All the opinion surveys show that this perspective does not have public support. It would cost the State and the Israeli economy several billions of shekels, since the election would be hold on a Non-Working day. In order to avoid it, the only way would be either for another candidate to become the leader of the Likud, or for at least one of the Orthodox parties to join the center-left block led by Gantz. For the time being, none of those two scenarios seems likely to happen. Of course, Gideon Saar, one of the most credible postulants as Netanyahu’s successor, is running  for the leadership of the Likud and asked  for primaries to be organized very soon. But Netanyahu, who was previously opposed to it, says he is ready to do it…in six weeks—which dismisses any possibility of having a National Union government in the short term, and requires the holding of a third electoral round.

The main political actors started to campaign in order to convince the public opinion that they are not responsible for all that. According to a recent poll from the Israeli Democratic Institute, 43% of Israelis think that Netanyahu is the only one responsible for this state of affairs, 37% consider that Lieberman is responsible for it, and 7% accuse Gantz. But the other polls reckon also on a relative stability of both blocks, in case new elections were held today. The Blue White list can certainly win a few mandates, but it would be at the expense of the lists of the left (Labour Party and Democratic Union) and the political system would still be blocked.

The only way to get out of that deadlock would be for another candidate to take the leadership of the Likud. But the polls show that Netanyahu remains the most popular leader : a list led by him would get 33 deputies. It explains the silence of the “Barons” of the Likud (Gideon Saar excepted) after Netanyahu’s serious accusations against the judges and the policemen who investigated on him. A list led by Saar would get 26 deputies, the other votes going to the lists of the right and of the extreme right.

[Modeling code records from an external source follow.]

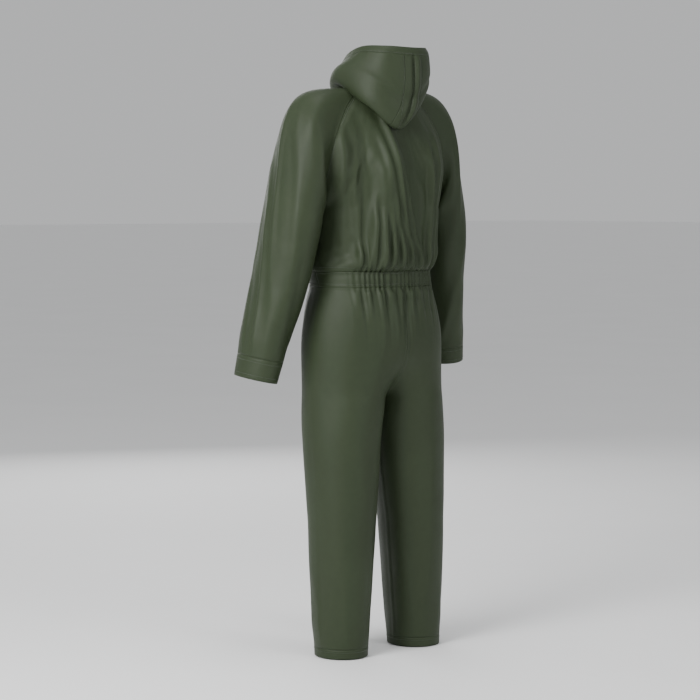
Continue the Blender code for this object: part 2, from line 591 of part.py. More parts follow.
def shell(name, rows, closed, body, finish="fabric", wall=FABRIC):
    """A fabric wall whose outer face runs through the rows of points."""
    bm = bmesh.new()
    grid = [[bm.verts.new(p) for p in row] for row in rows]
    columns = len(grid[0])
    for low, high in zip(grid, grid[1:]):
        for j in range(columns if closed else columns - 1):
            k = (j + 1) % columns
            bm.faces.new((low[j], low[k], high[k], high[j]))
    bm.normal_update()
    corners = [v.co for row in grid for v in row]
    core = sum(corners, Vector()) / len(corners)
    core.y = max(CORE_FRONT_Y, min(CORE_BACK_Y, core.y))
    if abs(core.x) < CORE_HALF_WIDTH and not closed:
        core = Vector((0, 0, core.z))
    if sum(f.normal.dot(f.calc_center_median() - core) * f.calc_area() for f in bm.faces) < 0:
        bmesh.ops.reverse_faces(bm, faces=bm.faces)
    mesh = bpy.data.meshes.new(name)
    bm.to_mesh(mesh)
    bm.free()
    mesh.shade_smooth()
    obj = add(name, mesh, body, finish)
    solid = obj.modifiers.new("wall", "SOLIDIFY")
    solid.thickness = wall
    solid.offset = -1.0
    return obj


def band(name, loops, body):
    """A hem ring between two level loops, with flat ends; its wall goes inwards in each loop's own plane."""
    bm = bmesh.new()
    inner = []
    for loop in loops:
        centre = sum(loop, Vector()) / len(loop)
        inner.append([p + (centre - p).normalized() * (FABRIC + FOLD) for p in loop])
    rings = [[bm.verts.new(p) for p in loop] for loop in (loops[0], loops[1], inner[1], inner[0])]
    for a, b in zip(rings, [*rings[1:], rings[0]]):
        join_loops(bm, a, b)
    return add(name, finished(bm, name), body)


def box(name, frame, centre, size, body, finish):
    bm = bmesh.new()
    bmesh.ops.create_cube(bm, size=1.0, matrix=Matrix.Translation(centre) @ Matrix.Diagonal((*size, 1)))
    return add(name, finished(bm, name, smooth=False), body, finish, frame)


def turned(name, profile, frame, body, finish, segments=12):
    """A round piece about the frame's -Y, from (radius, height) pairs that start and end on the axis."""
    bm = bmesh.new()
    rings = []
    for radius, height in profile:
        if radius == 0:
            rings.append([bm.verts.new((0, -height, 0))])
            continue
        turns = [2 * math.pi * k / segments for k in range(segments)]
        rings.append([bm.verts.new((radius * math.cos(a), -height, radius * math.sin(a))) for a in turns])
    for a, b in zip(rings, rings[1:]):
        for k in range(segments):
            j = (k + 1) % segments
            corners = [a[k % len(a)], a[j % len(a)], b[j % len(b)], b[k % len(b)]]
            bm.faces.new(list(dict.fromkeys(corners)))
    return add(name, finished(bm, name), body, finish, frame)


def cut(obj, point, normal, side, keep_beyond):
    """Cuts a shell square to a joint's axis, keeping the half beyond the plane or the half before it."""
    point = Vector((side * point[0], point[1], point[2]))
    normal = Vector((side * normal[0], normal[1], normal[2])).normalized()
    away = -normal if keep_beyond else normal
    bm = bmesh.new()
    bmesh.ops.create_cube(bm, size=2.0)
    turn = away.to_track_quat("Z", "Y").to_matrix().to_4x4()
    place = Matrix.Translation(point + away * (1.0 - JOINT_GAP)) @ turn
    blade = helper(obj.name + "_cutter", finished(bm, "cutter", smooth=False), obj.parent, place)
    boolean(obj, blade, "DIFFERENCE")


def empty(name, parent, place):
    obj = bpy.data.objects.new(name, None)
    bpy.context.scene.collection.objects.link(obj)
    obj.parent = parent
    obj.location = place
    return obj


def build():
    for obj in list(bpy.data.objects):
        bpy.data.objects.remove(obj, do_unlink=True)
    root = empty("coverall", None, -HANGER)
    bodies = {"torso": empty("torso", root, (0, 0, 0))}
    for side, label in ((1, "left"), (-1, "right")):
        bodies[f"leg_{label}"] = empty(f"leg_joint_{label}", root, mirrored(Vector(LEG_CUT_POINT), side))
        bodies[f"sleeve_{label}"] = empty(f"sleeve_joint_{label}", root, mirrored(Vector(SLEEVE_CUT_POINT), side))
    bodies["flap"] = empty("flap_joint", root, front_frame(FLAP_LOW, FLAP_LEFT, FLAP_OUT).translation)
    bodies["slider"] = empty("slider_joint", root, front_frame(SLIDER_Z).translation)
    bodies["pull"] = empty("pull_joint", root, front_frame(SLIDER_Z, out=PULL_OUT).translation)
    bpy.context.view_layer.update()
    build_bodice(bodies["torso"])
    build_sleeves(bodies)
    build_waist(bodies["torso"])
    build_trousers(bodies)
    build_hood(bodies["torso"])
    build_neck(bodies["torso"])
    build_hanger(bodies["torso"])
    build_zip(bodies)
    build_flap(bodies["flap"])
    build_gusset(bodies["torso"])
    build_studs(bodies)


build()
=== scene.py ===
"""Looks of the hooded waterproof coverall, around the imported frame."""
import math

import bpy
import numpy as np
from mathutils import Matrix, Vector, noise
from mathutils.bvhtree import BVHTree
from mathutils.kdtree import KDTree


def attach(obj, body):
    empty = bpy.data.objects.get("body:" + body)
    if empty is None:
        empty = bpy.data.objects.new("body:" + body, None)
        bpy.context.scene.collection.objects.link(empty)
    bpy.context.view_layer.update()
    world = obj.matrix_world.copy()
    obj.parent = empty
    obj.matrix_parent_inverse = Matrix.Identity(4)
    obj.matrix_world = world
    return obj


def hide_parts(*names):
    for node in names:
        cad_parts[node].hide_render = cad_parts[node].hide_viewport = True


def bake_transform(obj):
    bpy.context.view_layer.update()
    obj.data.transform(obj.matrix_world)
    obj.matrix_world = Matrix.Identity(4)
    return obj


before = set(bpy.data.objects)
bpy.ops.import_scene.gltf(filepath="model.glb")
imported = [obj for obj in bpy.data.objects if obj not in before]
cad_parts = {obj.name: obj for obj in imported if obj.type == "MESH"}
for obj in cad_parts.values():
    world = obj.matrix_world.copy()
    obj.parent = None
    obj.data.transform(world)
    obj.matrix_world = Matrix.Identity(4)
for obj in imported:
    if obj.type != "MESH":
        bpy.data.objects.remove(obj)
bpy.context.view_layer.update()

# ---------------------------------------------------------------- the garment's dimensions, as in the frame
WAIST_LOW, WAIST_HIGH = 1.031, 1.073
CROTCH_Z, RISE_Z, ARMPIT_Z = 0.72, 0.87, 1.246
FRONT_LOW_Z, FRONT_LOW_Y, FRONT_LEAN = 0.82, -0.148, 0.044
PLACKET_HALF, FLY_BOTTOM = 0.016, 0.835
ZIP_LOW, ZIP_HIGH = 0.845, 1.500
FLAP_LOW, FLAP_HIGH, FLAP_OUT = 0.850, 1.458, 0.0130
FLAP_LEFT, FLAP_RIGHT, FLAP_WALL = 0.041, -0.036, 0.0022
HANGER = np.array((0.0, 0.068, 1.578 + 0.022 - 0.0007))

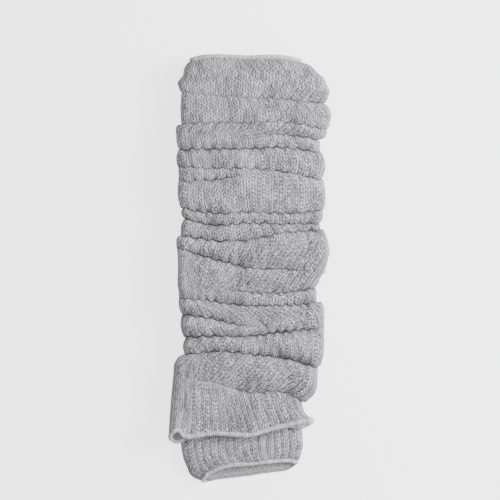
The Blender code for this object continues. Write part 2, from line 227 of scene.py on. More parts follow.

Conclusion: One man has been trying for a year to block the life of a whole country, in order to avoid facing justice. Faced with that unheard of situation, the political world and the medias are in an uproar. Serious questions arise. Can a Prime Minister indicted for corruption lead a transition governement ? And if he were to win new elections, could the President give him a mandate to form a government ? These are all questions whose answers will determine the nature of the Israeli democracy in the next few years.